SOURCE DATA>
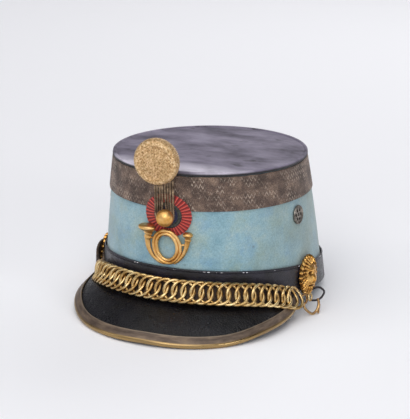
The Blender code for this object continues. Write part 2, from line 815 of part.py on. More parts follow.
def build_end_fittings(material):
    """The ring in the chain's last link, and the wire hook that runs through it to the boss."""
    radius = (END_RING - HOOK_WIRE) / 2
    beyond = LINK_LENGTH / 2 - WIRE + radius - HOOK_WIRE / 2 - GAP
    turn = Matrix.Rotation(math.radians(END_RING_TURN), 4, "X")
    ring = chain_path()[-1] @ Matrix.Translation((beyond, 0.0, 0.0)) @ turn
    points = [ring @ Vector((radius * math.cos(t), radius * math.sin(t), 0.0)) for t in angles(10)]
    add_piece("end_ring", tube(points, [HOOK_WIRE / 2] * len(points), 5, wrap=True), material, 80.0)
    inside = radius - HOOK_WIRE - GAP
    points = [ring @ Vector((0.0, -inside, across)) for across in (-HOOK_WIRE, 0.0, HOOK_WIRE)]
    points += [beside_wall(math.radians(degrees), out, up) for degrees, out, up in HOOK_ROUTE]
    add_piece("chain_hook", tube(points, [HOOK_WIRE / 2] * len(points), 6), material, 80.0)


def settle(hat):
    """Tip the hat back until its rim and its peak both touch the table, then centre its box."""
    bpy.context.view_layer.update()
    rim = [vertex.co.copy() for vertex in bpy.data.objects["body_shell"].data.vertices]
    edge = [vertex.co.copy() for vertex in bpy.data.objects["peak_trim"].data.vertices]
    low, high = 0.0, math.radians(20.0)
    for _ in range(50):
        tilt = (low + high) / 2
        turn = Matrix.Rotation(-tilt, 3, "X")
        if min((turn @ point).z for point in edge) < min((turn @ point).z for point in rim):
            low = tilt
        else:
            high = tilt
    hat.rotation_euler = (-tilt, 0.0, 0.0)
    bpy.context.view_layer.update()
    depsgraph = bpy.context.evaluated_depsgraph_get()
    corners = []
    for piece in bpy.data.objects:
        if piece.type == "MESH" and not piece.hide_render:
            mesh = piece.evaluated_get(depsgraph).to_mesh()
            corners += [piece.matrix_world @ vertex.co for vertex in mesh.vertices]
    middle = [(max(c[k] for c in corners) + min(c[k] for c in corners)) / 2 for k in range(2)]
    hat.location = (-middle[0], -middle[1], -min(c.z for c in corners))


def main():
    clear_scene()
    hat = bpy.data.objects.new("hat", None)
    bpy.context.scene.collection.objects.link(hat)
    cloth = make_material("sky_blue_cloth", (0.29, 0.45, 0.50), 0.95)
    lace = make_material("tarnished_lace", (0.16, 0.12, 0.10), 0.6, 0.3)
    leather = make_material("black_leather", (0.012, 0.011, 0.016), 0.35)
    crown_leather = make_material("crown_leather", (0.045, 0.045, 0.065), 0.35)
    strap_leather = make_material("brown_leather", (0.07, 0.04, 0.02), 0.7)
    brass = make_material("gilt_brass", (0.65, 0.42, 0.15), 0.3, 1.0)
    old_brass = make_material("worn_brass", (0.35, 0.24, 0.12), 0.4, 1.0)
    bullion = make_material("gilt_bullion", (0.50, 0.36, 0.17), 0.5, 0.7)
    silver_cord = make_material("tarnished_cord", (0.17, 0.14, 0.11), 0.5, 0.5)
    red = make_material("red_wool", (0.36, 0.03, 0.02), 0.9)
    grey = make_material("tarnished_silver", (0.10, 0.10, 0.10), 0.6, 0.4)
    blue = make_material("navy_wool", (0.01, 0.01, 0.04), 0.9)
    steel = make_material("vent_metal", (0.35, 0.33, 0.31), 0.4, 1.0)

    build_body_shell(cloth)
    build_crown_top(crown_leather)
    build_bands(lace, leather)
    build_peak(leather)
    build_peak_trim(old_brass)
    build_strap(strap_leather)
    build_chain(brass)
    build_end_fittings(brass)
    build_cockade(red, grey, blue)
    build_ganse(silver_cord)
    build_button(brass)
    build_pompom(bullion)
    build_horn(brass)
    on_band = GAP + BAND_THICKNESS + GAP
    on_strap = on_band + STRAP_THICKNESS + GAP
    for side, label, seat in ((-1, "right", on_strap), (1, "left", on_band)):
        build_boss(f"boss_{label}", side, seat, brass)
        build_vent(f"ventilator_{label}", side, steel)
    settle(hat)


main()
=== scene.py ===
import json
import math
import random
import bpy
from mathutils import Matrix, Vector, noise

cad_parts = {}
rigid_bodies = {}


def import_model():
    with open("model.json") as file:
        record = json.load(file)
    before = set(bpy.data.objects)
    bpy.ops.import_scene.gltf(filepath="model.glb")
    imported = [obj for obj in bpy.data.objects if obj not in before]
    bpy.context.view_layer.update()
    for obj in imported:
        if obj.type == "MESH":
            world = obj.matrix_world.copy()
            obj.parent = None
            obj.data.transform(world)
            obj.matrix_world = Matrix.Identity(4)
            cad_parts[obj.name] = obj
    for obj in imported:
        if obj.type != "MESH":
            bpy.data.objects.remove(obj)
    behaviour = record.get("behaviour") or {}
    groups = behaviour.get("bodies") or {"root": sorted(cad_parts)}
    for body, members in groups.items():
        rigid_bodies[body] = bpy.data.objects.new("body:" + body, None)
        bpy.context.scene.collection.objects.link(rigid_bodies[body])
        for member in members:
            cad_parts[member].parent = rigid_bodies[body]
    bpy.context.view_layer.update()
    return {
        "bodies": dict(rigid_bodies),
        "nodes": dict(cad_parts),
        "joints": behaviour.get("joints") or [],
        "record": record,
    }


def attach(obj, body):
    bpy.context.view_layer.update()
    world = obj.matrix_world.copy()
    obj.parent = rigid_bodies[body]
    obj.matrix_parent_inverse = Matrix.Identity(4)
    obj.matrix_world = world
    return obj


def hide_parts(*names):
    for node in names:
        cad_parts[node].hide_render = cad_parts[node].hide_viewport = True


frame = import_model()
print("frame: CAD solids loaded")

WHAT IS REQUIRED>
Quote the data above from the line containing "build_body_shell(cloth)" to the line containing "obj.matrix_world = world", inclusive, and stop.

THE ANSWER>
    build_body_shell(cloth)
    build_crown_top(crown_leather)
    build_bands(lace, leather)
    build_peak(leather)
    build_peak_trim(old_brass)
    build_strap(strap_leather)
    build_chain(brass)
    build_end_fittings(brass)
    build_cockade(red, grey, blue)
    build_ganse(silver_cord)
    build_button(brass)
    build_pompom(bullion)
    build_horn(brass)
    on_band = GAP + BAND_THICKNESS + GAP
    on_strap = on_band + STRAP_THICKNESS + GAP
    for side, label, seat in ((-1, "right", on_strap), (1, "left", on_band)):
        build_boss(f"boss_{label}", side, seat, brass)
        build_vent(f"ventilator_{label}", side, steel)
    settle(hat)


main()
=== scene.py ===
import json
import math
import random
import bpy
from mathutils import Matrix, Vector, noise

cad_parts = {}
rigid_bodies = {}


def import_model():
    with open("model.json") as file:
        record = json.load(file)
    before = set(bpy.data.objects)
    bpy.ops.import_scene.gltf(filepath="model.glb")
    imported = [obj for obj in bpy.data.objects if obj not in before]
    bpy.context.view_layer.update()
    for obj in imported:
        if obj.type == "MESH":
            world = obj.matrix_world.copy()
            obj.parent = None
            obj.data.transform(world)
            obj.matrix_world = Matrix.Identity(4)
            cad_parts[obj.name] = obj
    for obj in imported:
        if obj.type != "MESH":
            bpy.data.objects.remove(obj)
    behaviour = record.get("behaviour") or {}
    groups = behaviour.get("bodies") or {"root": sorted(cad_parts)}
    for body, members in groups.items():
        rigid_bodies[body] = bpy.data.objects.new("body:" + body, None)
        bpy.context.scene.collection.objects.link(rigid_bodies[body])
        for member in members:
            cad_parts[member].parent = rigid_bodies[body]
    bpy.context.view_layer.update()
    return {
        "bodies": dict(rigid_bodies),
        "nodes": dict(cad_parts),
        "joints": behaviour.get("joints") or [],
        "record": record,
    }


def attach(obj, body):
    bpy.context.view_layer.update()
    world = obj.matrix_world.copy()
    obj.parent = rigid_bodies[body]
    obj.matrix_parent_inverse = Matrix.Identity(4)
    obj.matrix_world = world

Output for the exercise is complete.